Print the full listing exactly.

- Collected data -
------------------------------------------------
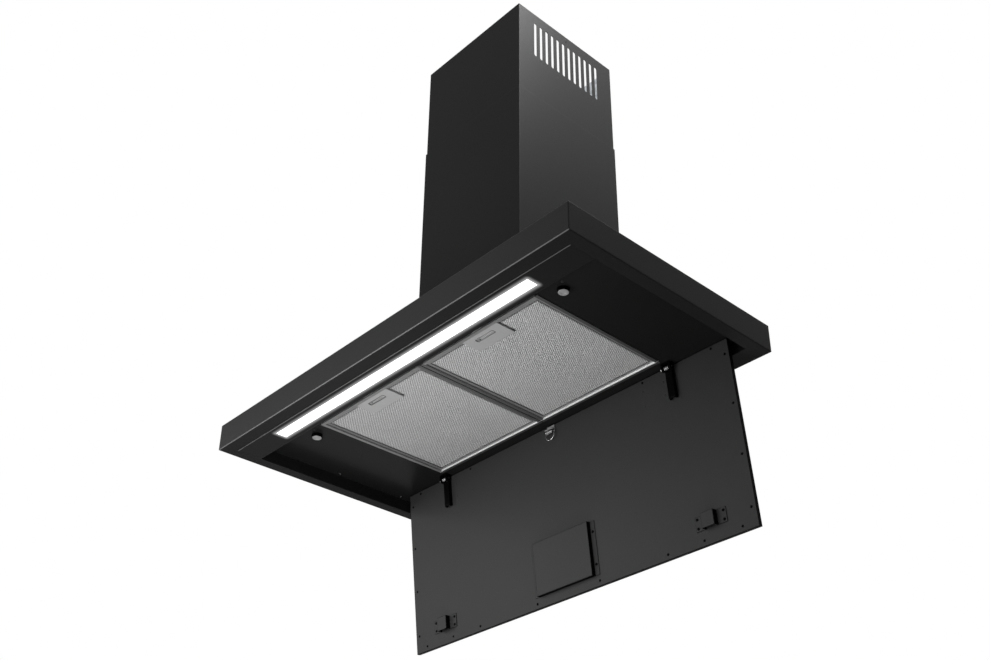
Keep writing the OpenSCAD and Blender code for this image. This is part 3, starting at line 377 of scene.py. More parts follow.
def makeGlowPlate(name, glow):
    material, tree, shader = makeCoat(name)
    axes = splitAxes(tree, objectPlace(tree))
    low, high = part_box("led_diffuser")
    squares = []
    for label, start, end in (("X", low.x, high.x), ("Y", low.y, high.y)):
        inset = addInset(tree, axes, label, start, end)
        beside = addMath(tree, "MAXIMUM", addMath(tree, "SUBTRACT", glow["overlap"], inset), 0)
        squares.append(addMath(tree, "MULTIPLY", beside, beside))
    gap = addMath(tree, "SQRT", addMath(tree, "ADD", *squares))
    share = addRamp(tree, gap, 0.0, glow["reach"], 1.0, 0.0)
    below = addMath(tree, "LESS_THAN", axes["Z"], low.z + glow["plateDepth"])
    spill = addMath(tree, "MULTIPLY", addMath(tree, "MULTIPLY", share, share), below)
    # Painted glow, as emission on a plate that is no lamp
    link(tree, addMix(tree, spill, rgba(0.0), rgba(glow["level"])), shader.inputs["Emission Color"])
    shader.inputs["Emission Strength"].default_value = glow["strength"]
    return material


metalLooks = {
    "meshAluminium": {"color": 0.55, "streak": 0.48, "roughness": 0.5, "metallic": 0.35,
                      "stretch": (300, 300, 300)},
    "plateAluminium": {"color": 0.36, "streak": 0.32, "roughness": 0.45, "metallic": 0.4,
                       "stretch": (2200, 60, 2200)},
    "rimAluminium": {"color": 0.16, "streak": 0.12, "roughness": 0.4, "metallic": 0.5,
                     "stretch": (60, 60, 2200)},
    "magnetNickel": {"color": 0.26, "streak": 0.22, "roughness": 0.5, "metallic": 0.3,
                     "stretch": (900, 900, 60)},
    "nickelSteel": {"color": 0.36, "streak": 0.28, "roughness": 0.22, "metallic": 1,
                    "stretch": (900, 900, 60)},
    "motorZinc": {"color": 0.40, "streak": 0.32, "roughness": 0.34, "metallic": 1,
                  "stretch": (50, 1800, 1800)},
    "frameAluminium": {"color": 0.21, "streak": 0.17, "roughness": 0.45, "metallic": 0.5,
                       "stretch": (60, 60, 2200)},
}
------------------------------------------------
- Task result -
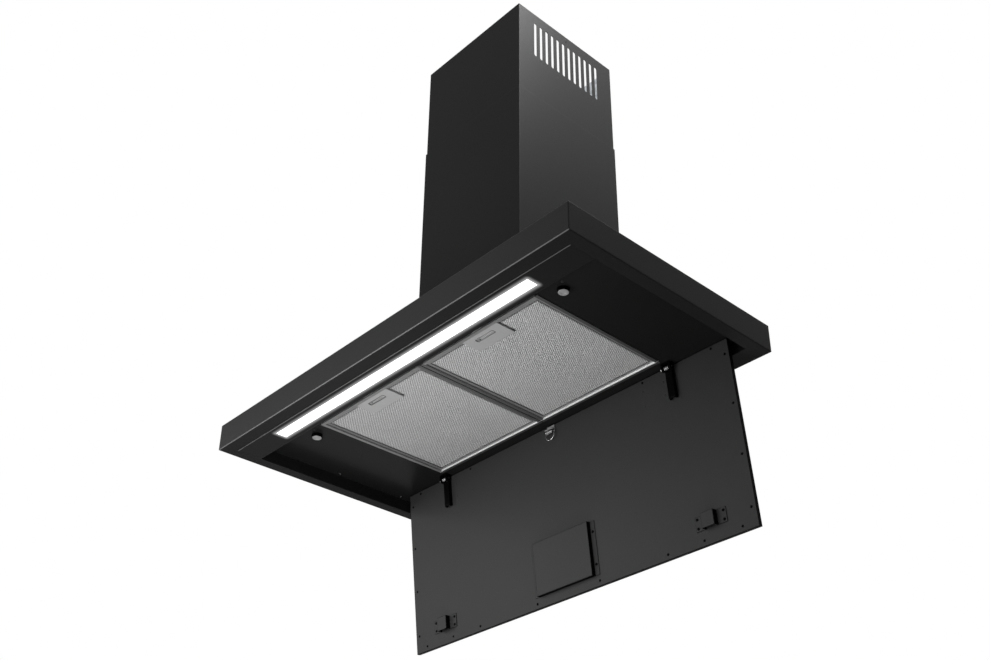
Keep writing the OpenSCAD and Blender code for this image. This is part 3, starting at line 377 of scene.py. More parts follow.
def makeGlowPlate(name, glow):
    material, tree, shader = makeCoat(name)
    axes = splitAxes(tree, objectPlace(tree))
    low, high = part_box("led_diffuser")
    squares = []
    for label, start, end in (("X", low.x, high.x), ("Y", low.y, high.y)):
        inset = addInset(tree, axes, label, start, end)
        beside = addMath(tree, "MAXIMUM", addMath(tree, "SUBTRACT", glow["overlap"], inset), 0)
        squares.append(addMath(tree, "MULTIPLY", beside, beside))
    gap = addMath(tree, "SQRT", addMath(tree, "ADD", *squares))
    share = addRamp(tree, gap, 0.0, glow["reach"], 1.0, 0.0)
    below = addMath(tree, "LESS_THAN", axes["Z"], low.z + glow["plateDepth"])
    spill = addMath(tree, "MULTIPLY", addMath(tree, "MULTIPLY", share, share), below)
    # Painted glow, as emission on a plate that is no lamp
    link(tree, addMix(tree, spill, rgba(0.0), rgba(glow["level"])), shader.inputs["Emission Color"])
    shader.inputs["Emission Strength"].default_value = glow["strength"]
    return material


metalLooks = {
    "meshAluminium": {"color": 0.55, "streak": 0.48, "roughness": 0.5, "metallic": 0.35,
                      "stretch": (300, 300, 300)},
    "plateAluminium": {"color": 0.36, "streak": 0.32, "roughness": 0.45, "metallic": 0.4,
                       "stretch": (2200, 60, 2200)},
    "rimAluminium": {"color": 0.16, "streak": 0.12, "roughness": 0.4, "metallic": 0.5,
                     "stretch": (60, 60, 2200)},
    "magnetNickel": {"color": 0.26, "streak": 0.22, "roughness": 0.5, "metallic": 0.3,
                     "stretch": (900, 900, 60)},
    "nickelSteel": {"color": 0.36, "streak": 0.28, "roughness": 0.22, "metallic": 1,
                    "stretch": (900, 900, 60)},
    "motorZinc": {"color": 0.40, "streak": 0.32, "roughness": 0.34, "metallic": 1,
                  "stretch": (50, 1800, 1800)},
    "frameAluminium": {"color": 0.21, "streak": 0.17, "roughness": 0.45, "metallic": 0.5,
                       "stretch": (60, 60, 2200)},
}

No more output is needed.